We first heard Petrenko conduct at the Metropolitan Opera in 2012, just before he found his roost in Munich. His Khovanshshina, a wonderful opera by Modest Mussorgsky, took your breath away.  

Over the past decade, secrets of Petrenko's distinctive style have been revealed.  This musician knows every detail of a score. He has studied, reflected, listened, and then transmitted the information succinctly and clearly to his musicians. The members of the Berlin Philharmonic say this over and over again when they interview the Maestro. These instrumentalists voted to hire Petrenko. When they did, they knew perfectly well what they were getting.  A chance to exceed themselves, as the Maestro himself does. Rehearsals are not rehearsals for what will happen in performance. They are reviews and meditations on a composers’  intent and the notes and instructions they have written on the score and in commentary.

Then comes performance. Forget what you have previously rehearsed.  Just go for it. No one lives in the carefully prepared moment like Petrenko.  He brings his fellow artists along with him. Audiences chill and thrill.

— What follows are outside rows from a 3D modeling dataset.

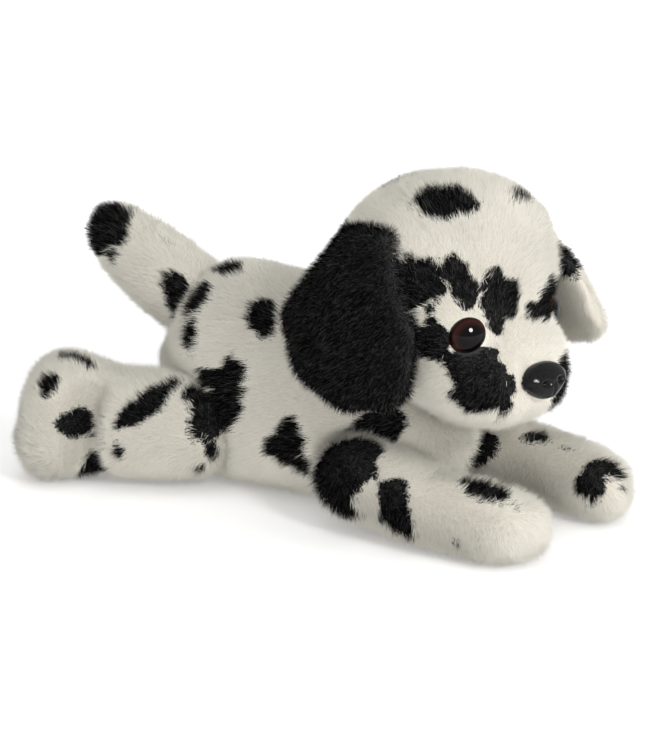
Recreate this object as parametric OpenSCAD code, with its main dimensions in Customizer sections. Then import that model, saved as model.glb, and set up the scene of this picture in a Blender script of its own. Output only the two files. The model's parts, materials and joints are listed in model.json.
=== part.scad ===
// Floppy plush dog lying on its belly: sewn pile covers over stuffing and pellet bags,
// plastic safety eyes and nose held by washers, hanging ears and an upturned tail.
// +X is towards the nose, +Y is the dog's left, +Z is up. The origin is on the floor under the middle.

/* [Torso] */
// Radius of the rump, which sets the torso's width
rump_r = 43; // [38:0.5:46]
// Height of the back over the floor
back_height = 102; // [94:1:108]
// How far forward the chest reaches
chest_x = 79; // [73:1:83]
// Thickness of the pile fabric, backing and pile together
pile_thick = 4; // [2.5:0.5:5]

/* [Head] */
// Radius of the round skull
skull_r = 50; // [46:0.5:51]
// Height of the skull's centre
skull_z = 112; // [107:1:114]
// How far the head is turned to the dog's right at rest, degrees
head_turn = 9; // [0:1:12]

/* [Ears] */
// Length of an ear from its seam to its tip
ear_length = 84; // [60:1:88]
// Widest width of an ear
ear_width = 74; // [50:1:78]
// Thickness of an ear, two layers of pile fabric
ear_thick = 9; // [7:0.5:11]

/* [Eyes and nose] */
// Diameter of the plastic eyes
eye_d = 17.5; // [14:0.5:18]
// Width of the plastic nose
nose_w = 24.5; // [20:0.5:25]
// Diameter of the posts behind the eyes and nose
post_d = 4; // [3:0.5:5]

/* [Legs] */
// Half thickness of the front legs
front_leg_r = 21; // [18:0.5:23]
// Half thickness of the hind legs
hind_leg_r = 27; // [22:0.5:28]
// Height of the hind feet, which stand on their heels
hind_foot_height = 63; // [58:1:68]

/* [Tail] */
// Radius of the tail at its root
tail_root_r = 17; // [14:0.5:18]
// Radius of the tail at its tip
tail_tip_r = 13; // [9:0.5:14]

/* [Hidden] */
LEFT = 1;
RIGHT = -1;

clear = 0.6;          // gap between pieces that move past each other
layer_gap = 0.3;      // gap between a cover and what it holds
seam_gap = 0.2;       // gap between two panels along their seam
far = 400;            // larger than the whole toy
soft_fn = 16;         // facets round a soft form
room_fn = 12;         // facets round the room left for one
wad_fn = 12;          // facets round a wad or a pellet bag
core_r = 9;           // wad of stuffing in a limb's seam, which the limb moves on
stem_r = 6;           // neck of stuffing from a wad into the torso

// Joint centres
neck = [51, 0, 98];
tail_root = [-77, 0, 80];
function shoulder(side) = [41, side * 40, 26];
function hip(side) = [-57, side * 34, 30];
function ear_seam(side) = [57, side * 38, skull_z + 31];
ear_lift = [13, 0, 30];      // how far the right and left ears stand out at rest, degrees
ear_forward = [0, 0, -10];   // the left ear also lies further forward

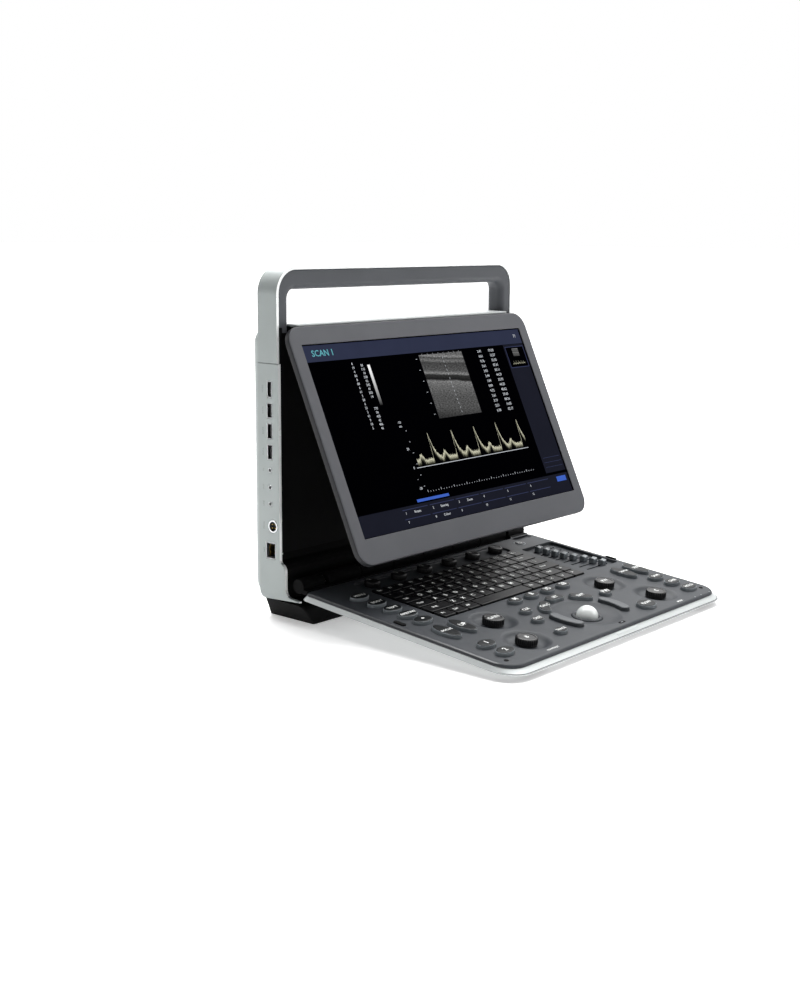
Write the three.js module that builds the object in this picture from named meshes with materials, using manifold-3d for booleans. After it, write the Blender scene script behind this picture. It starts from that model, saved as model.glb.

One evening Bruno Walter, after conducting Tristan, was walking home with Thomas Mann and remarked, ‘That isn’t music any longer.”  Petrenko gives us a transcendent  feeling, but his interpretation leaves us also feeling the music deeply. The torment, the paralysis, the anguish composed is brought home in an extreme experience. Yet there is also delicacy. Petrenko seems suited to Wagner.

The instability Wagner dared to write is there, on the stage and in the pit in Munich. The production takes us beyond the beyond. We are released from inhibition, as though we too had imbibed the potion. We are loosed from the ties to the world, and embrace the impossible. An exquisite experience in the hands and voices of masters of their forms.   

Petrenko gives us this music as narcotic, the composer's intent. The Munich State Opera delivers its potion.